▶ _Problem description_
Which lines hold the word "caption"? Show each of them.

[begin Material to process]

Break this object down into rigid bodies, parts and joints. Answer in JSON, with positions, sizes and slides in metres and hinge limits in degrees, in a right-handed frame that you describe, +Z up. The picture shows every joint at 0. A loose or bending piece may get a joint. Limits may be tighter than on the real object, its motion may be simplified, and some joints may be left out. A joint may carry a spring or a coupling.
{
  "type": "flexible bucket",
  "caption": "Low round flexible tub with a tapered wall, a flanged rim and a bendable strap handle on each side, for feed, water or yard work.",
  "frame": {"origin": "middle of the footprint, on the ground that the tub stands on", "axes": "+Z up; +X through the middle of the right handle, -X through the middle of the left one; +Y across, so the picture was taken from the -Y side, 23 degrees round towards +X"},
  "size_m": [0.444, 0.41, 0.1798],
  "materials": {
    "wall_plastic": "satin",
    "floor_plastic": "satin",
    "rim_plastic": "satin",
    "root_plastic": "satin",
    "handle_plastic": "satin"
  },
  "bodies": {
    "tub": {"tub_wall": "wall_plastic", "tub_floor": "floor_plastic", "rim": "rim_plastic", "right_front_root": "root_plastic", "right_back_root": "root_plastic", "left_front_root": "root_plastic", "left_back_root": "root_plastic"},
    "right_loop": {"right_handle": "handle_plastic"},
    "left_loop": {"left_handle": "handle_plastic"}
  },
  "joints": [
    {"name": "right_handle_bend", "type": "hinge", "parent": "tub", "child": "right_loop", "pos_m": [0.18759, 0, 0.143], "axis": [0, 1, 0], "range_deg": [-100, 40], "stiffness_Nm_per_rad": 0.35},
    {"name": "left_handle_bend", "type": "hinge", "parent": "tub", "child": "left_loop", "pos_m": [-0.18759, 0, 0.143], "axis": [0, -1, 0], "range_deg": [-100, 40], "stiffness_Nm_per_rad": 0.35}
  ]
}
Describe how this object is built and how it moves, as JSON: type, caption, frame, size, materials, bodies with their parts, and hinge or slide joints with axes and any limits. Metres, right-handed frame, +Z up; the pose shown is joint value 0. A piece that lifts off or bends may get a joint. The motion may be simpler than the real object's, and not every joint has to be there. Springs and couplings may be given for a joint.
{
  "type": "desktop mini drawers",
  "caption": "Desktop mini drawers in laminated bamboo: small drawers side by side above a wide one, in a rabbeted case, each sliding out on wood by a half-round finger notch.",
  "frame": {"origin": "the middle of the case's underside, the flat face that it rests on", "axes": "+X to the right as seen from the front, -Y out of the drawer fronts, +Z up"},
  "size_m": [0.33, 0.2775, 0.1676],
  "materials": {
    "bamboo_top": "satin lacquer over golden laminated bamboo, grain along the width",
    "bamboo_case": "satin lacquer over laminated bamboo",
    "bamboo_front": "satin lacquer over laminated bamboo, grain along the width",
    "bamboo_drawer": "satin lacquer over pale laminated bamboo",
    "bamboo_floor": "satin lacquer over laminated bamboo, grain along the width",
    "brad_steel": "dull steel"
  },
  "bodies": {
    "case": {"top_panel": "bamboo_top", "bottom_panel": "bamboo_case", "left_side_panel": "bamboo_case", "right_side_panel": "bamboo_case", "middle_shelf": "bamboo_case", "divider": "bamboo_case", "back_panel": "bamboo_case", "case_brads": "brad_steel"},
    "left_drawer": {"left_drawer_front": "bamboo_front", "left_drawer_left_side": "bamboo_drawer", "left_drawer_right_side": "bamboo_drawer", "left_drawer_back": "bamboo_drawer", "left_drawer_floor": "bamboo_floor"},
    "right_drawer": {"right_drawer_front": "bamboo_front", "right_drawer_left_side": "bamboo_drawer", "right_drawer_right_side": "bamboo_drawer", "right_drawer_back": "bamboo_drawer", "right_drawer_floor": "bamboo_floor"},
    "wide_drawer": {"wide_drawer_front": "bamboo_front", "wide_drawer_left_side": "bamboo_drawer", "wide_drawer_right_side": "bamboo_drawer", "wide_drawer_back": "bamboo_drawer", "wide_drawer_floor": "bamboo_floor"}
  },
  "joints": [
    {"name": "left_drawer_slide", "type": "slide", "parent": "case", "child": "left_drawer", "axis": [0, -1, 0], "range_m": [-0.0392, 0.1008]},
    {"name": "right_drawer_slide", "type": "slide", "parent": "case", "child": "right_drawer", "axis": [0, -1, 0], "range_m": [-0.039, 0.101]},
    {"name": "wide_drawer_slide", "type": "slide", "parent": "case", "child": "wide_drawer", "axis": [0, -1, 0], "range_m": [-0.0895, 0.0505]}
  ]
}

[end Material to process]
[begin Material to process]

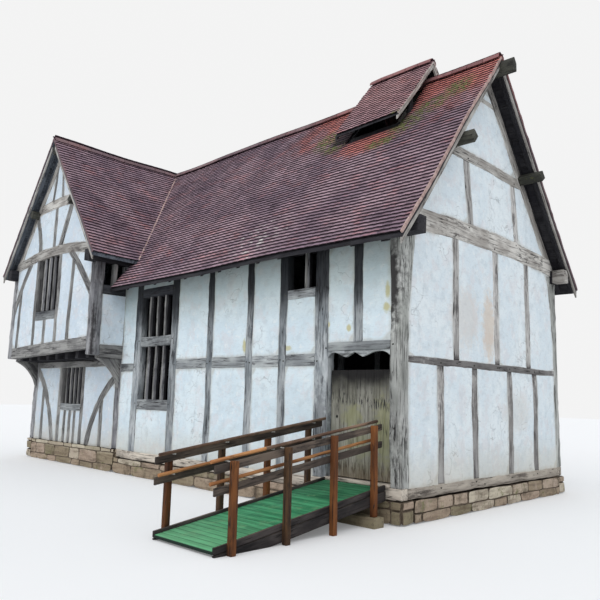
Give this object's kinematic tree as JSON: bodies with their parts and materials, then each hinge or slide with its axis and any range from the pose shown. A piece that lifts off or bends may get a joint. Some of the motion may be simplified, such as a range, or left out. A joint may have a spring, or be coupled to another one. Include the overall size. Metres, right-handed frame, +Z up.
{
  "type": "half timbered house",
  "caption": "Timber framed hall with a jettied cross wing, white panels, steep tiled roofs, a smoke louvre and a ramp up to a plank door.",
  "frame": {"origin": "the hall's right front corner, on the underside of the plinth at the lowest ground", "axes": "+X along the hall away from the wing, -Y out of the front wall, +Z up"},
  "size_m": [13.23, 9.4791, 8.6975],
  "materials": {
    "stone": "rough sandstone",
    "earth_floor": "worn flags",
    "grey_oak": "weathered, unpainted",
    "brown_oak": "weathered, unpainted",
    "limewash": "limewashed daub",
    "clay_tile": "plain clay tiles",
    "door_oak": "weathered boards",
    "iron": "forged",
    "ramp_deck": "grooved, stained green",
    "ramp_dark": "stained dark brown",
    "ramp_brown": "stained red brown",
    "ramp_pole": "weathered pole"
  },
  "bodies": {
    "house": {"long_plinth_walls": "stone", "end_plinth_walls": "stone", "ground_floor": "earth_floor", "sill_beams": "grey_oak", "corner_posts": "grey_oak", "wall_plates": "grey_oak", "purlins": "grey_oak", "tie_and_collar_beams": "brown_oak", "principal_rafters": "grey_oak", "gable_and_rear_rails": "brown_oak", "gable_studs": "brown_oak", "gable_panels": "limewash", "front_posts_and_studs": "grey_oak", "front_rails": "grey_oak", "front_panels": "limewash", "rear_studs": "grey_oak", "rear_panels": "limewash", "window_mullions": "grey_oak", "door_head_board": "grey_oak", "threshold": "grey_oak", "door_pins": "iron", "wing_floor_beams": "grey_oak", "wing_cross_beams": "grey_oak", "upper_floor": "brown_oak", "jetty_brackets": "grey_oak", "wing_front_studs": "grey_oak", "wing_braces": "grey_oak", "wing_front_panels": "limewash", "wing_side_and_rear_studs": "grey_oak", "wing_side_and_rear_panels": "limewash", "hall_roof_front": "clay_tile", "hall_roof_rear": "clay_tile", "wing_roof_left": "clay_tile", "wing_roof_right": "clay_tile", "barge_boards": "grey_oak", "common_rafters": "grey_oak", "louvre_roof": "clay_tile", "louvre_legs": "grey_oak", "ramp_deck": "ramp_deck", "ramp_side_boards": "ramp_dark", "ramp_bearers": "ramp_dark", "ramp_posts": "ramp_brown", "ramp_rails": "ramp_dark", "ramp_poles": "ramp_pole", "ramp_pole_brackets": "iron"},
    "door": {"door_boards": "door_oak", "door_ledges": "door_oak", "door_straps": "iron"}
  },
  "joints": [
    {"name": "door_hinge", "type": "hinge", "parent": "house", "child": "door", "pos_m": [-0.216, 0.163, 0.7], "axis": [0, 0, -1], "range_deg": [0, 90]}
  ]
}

[end Material to process]

▶ _Result of this task_
  "caption": "Low round flexible tub with a tapered wall, a flanged rim and a bendable strap handle on each side, for feed, water or yard work.",
Describe how this object is built and how it moves, as JSON: type, caption, frame, size, materials, bodies with their parts, and hinge or slide joints with axes and any limits. Metres, right-handed frame, +Z up; the pose shown is joint value 0. A piece that lifts off or bends may get a joint. The motion may be simpler than the real object's, and not every joint has to be there. Springs and couplings may be given for a joint.
  "caption": "Desktop mini drawers in laminated bamboo: small drawers side by side above a wide one, in a rabbeted case, each sliding out on wood by a half-round finger notch.",
  "caption": "Timber framed hall with a jettied cross wing, white panels, steep tiled roofs, a smoke louvre and a ramp up to a plank door.",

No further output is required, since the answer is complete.